Im Film treibt der Kampf gegen die "Proposition 6" Milk und seine Verbündeten zu einem bewegenden Punkt, der auch in den realen Auseinandersetzungen damals in den USA und heute überall zum erfolgreichen Konfliktpotential der schwulen und lesbischen Bewegung zählt: Das Outing. Milk ruft seine Freude auf, sich zu bekennen, ihren Eltern, den Bekannten und der Öffentlichkeit zu sagen, dass sie schwul sind. In der festen Überzeugung, dass, kenne man einen Schwulen, man sie alle nicht mehr hassen könne. Daran ist viel Wahres, aber dazu gehört auch Mut. Ein Mut, den viele Politiker, unter ihnen der "Mann ohne Unterleib", Guido Westerwelle, nicht aufbringen. Der schwule Westerwelle war lange Jahre der typische Verdrängungsfall, einer, der behauptete, "die 68er sind Zensoren der geistigen Freiheit" und mit seiner Tarnung als Asexueller nur Unfreiheit unterstützte.
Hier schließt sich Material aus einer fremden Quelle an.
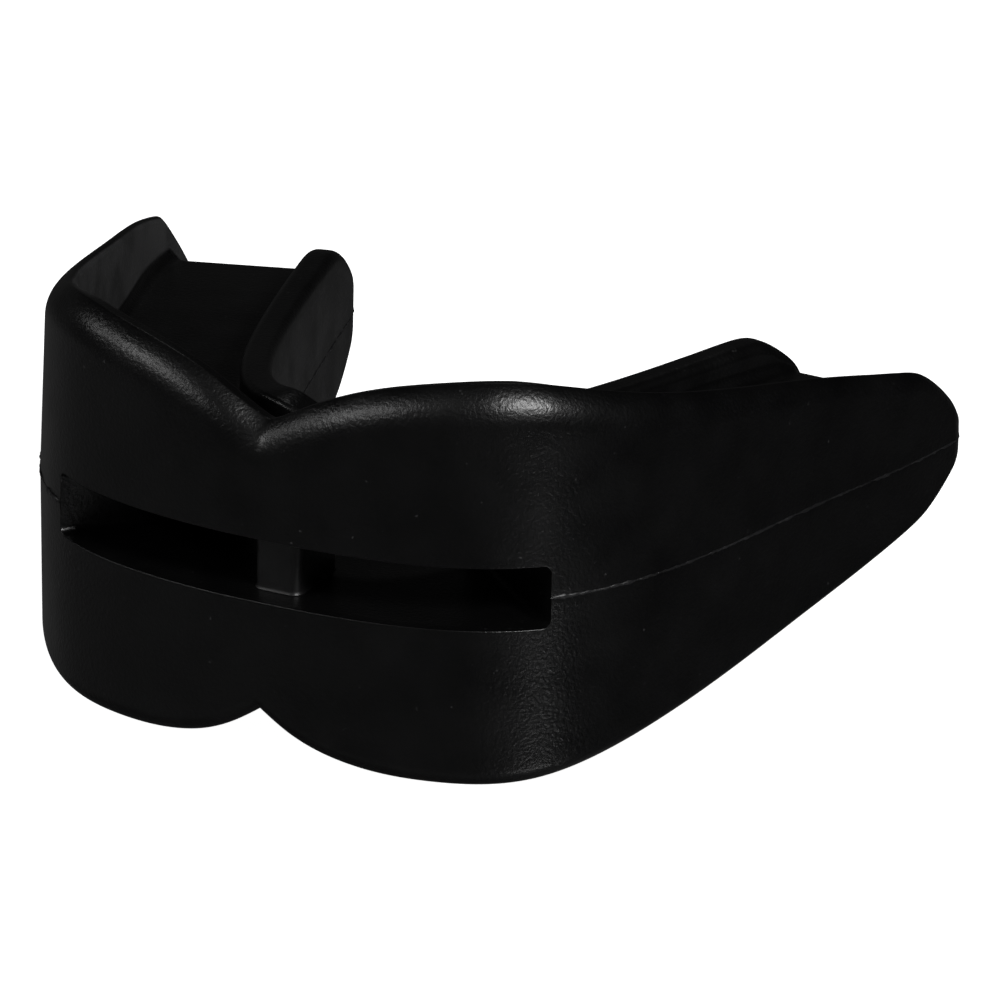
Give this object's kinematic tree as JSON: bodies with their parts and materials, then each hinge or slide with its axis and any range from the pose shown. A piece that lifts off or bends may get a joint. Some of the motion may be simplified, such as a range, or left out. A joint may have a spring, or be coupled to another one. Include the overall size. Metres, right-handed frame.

Harvey Milk wurde von einem erschossen, der ganz sicher ein politischer Konkurrent war, scheinbar auch ein Schwulenhasser und möglicherweise, so unterstellt der Film, selbst schwul, ein Tarner und Verdränger. Es ist ein stiller, bewegender Lichterzug, der am Abend der Mordes durch San Francisco zieht. Die Kamera verharrt auf Gesichtern, die wir in den zwei Stunden Film als gute Freunde haben kennen lernen können. Wenn dann, im Abspann, die Fotos der realen Protagonisten jener Zeit gezeigt werden, fällt es schwer, die Distanz des Kritikers zu wahren. Harvey Milk: Er wurde in seinem 48. Lebensjahr ermordet, er sieht auf seinem alten Foto so strahlend jung aus.

Der Film kommt am 19. Februar in die Kinos.